Activists, in the meantime, are looking for new allies, including big business. One of the fiercest battles underway is in western Poland, where activists are fighting plans to open a new open-pit coal mine.

“We are not going anywhere, we won't leave this land, we will fight for it like our grandparents did in the uprising in 1918 [against Germany, demanding transfer of this land to Poland after World War I], and we'll win like them,” says activist Sylwia Maćkowiak, president of the "Nasz Dom" (Our Home) Association.

Janusz Mackowiak, a former lawmaker for Poland’s Agricultural party, says the new mine threatens some of Poland’s best farmland, which contributes 5.3 percent to regional GDP (compared to 4 percent for coal mines).

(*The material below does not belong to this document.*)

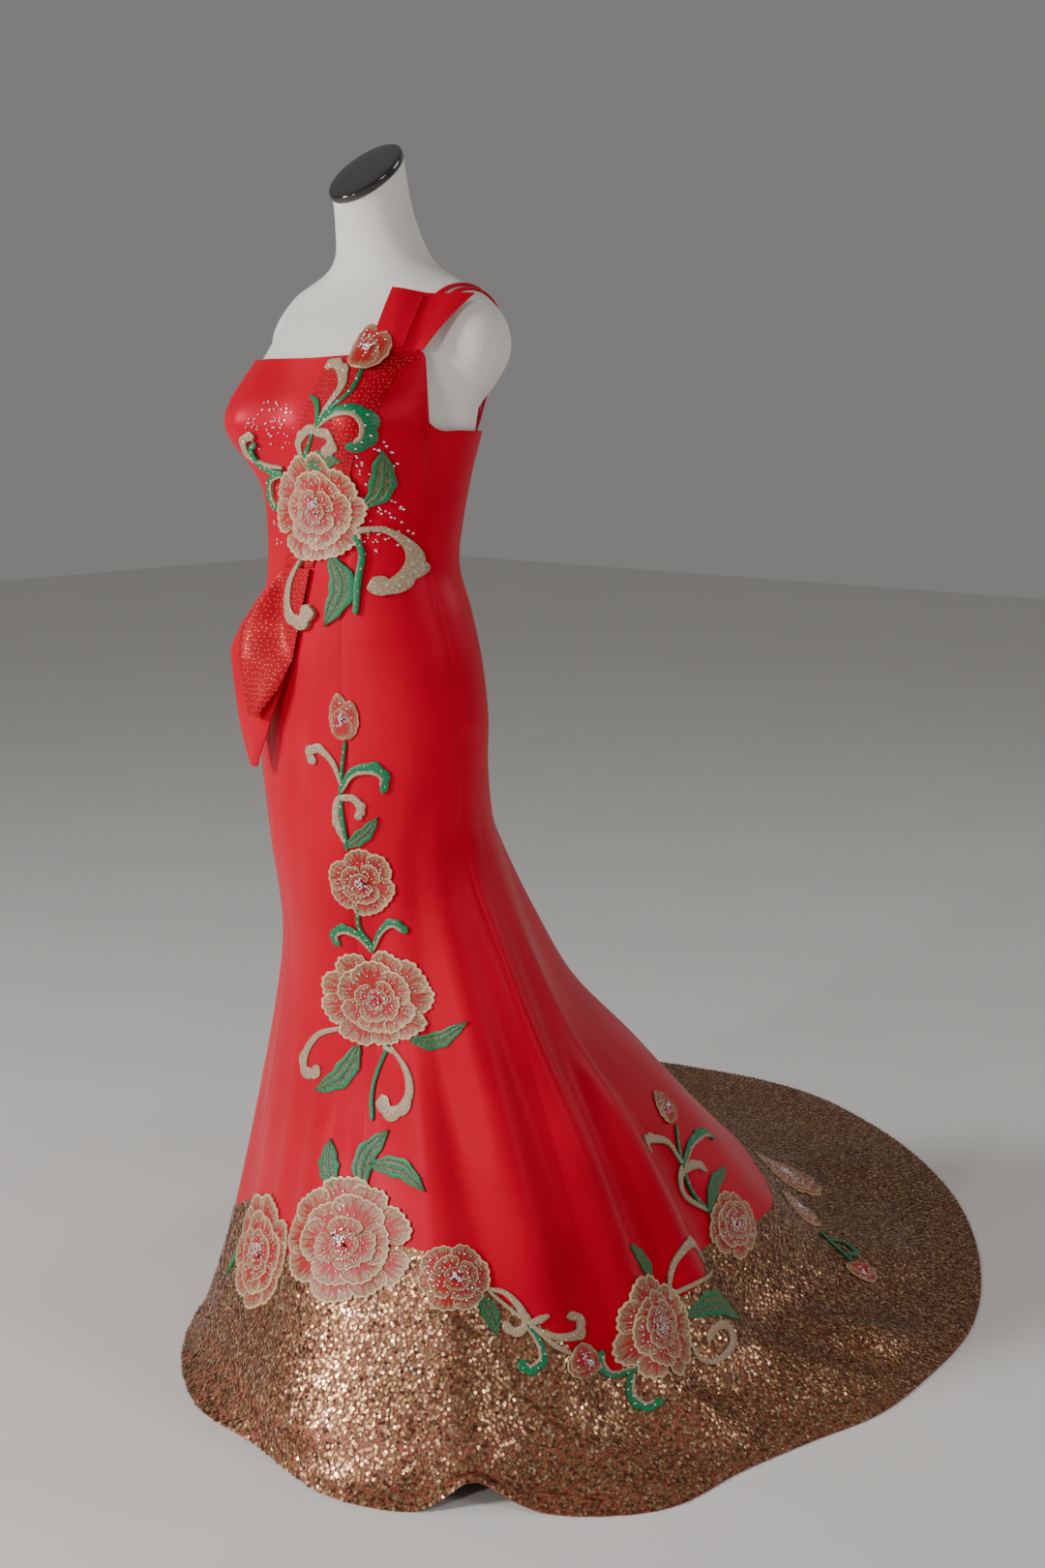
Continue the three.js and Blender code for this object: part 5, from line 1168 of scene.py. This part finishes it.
def petal(piece, ground, at, facing, spread, reach, base, seed, stretch):
    """A petal: a fan from its foot whose outer edge has small lobes and a raised cord."""
    rng = np.random.default_rng(seed)
    turn, out = np.meshgrid(np.linspace(-1, 1, 27), PETAL_RINGS)
    lobes = max(2, round(2 * spread * reach * min(stretch) / 8.5))
    scallop = 0.07 * np.abs(np.sin(lobes * math.pi * (turn + 1) / 2)) + 0.03 * np.sin(5 * turn + seed)
    shoulder = np.clip(1 - np.abs(turn) ** 3.4, 0, 1) ** 0.45
    radius = reach * (0.12 + 0.88 * out * (0.45 + 0.55 * shoulder) * (1 + scallop * out))
    angle = facing + spread * turn * (0.7 + 0.3 * out)
    x, y = at[0] + stretch[0] * radius * np.cos(angle), at[1] + stretch[1] * radius * np.sin(angle)
    cup = 0.9 * out**1.5 + 0.35 * np.sin(3 * turn + rng.uniform(0, 6)) * out
    height = base + cup + 0.6 * bell((out - 0.95) / 0.035) - 0.7 * np.abs(turn) ** 4
    lay(piece, ground, x, y, height, max(base - 1.2, LEAST_LIFT), np.stack([turn, out], -1), PETAL)


# A bud's petals: lean, length, half width and lift
BUD = [(0.13, 2.05, 0.74, 0.2), (-0.2, 1.78, 0.76, 0.8), (0.1, 1.4, 0.72, 1.5)]


def bud_petal(piece, ground, own, base):
    """A bud's petal: an egg from its foot to a soft point, its width sin(pi t^0.8)^0.55 with a wavy edge."""
    x0, y0, way, long, broad = own
    across, along = np.meshgrid(np.linspace(-1, 1, 19), np.linspace(0, 1, 21))
    wide = broad * np.sin(math.pi * along**0.8) ** 0.55 * (1 + 0.04 * np.cos(along * 26))
    forward, aside = long * along, wide * across
    x = x0 + forward * math.cos(way) - aside * math.sin(way)
    y = y0 + forward * math.sin(way) + aside * math.cos(way)
    edge = np.maximum(np.abs(across), 2 * np.abs(along - 0.5)) ** 1.3
    height = base + 1.3 * np.sqrt(np.clip(1 - across**2, 0, 1)) + 0.5 * bell((edge - 0.9) / 0.08)
    uv = np.stack([across, 0.3 + 0.7 * edge], -1)
    lay(piece, ground, x, y, height, max(base - 0.6, LEAST_LIFT), uv, PETAL)


def petal_crystals(at, facing, spread, reach, stretch, rng, count):
    """Places for crystals over a petal, in an arc inside its edge."""
    turn = np.linspace(-0.75, 0.75, count) + rng.uniform(-0.08, 0.08, count)
    radius = reach * rng.uniform(0.5, 0.8, count)
    angle = facing + spread * turn
    return at[0] + stretch[0] * radius * np.cos(angle), at[1] + stretch[1] * radius * np.sin(angle)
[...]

“Even communists didn't decide to build a coal mine here, because they knew that the social and environmental costs would be very high,” he says. “We should leave this coal to the future generations. Maybe in a few years somebody will find new ways to extract coal that wouldn't be so damaging for the environment.”

Crucial to activists' fight is the support of local employers like Heinz, one of the biggest in the region, and companies hoping to invest in renewable energy. Heinz uses Polish produce at its local factory, and says that it would have to import foreign produce if the coal mine moves ahead.

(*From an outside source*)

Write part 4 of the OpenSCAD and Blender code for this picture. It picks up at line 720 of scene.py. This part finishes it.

There are some signs that local governments are taking a more environmentally-friendly tact. In Kraków, regional authorities will consider a ban on burning coal in households early next year. The city also reduced local air pollution standards below the national ones, which means that citizens get free rides on public transport on polluted days.

Elsewhere, activists face an uphill battle.

“We have lot of work before us, because many people here still think that what we are saying is a nonsense. They are convinced that since they've burnt waste for decades and they are still alive, then all is okay,” says Ślusarczyk in Kalwaria. “We are at the beginning of our fight for fresh air in Kalwaria.”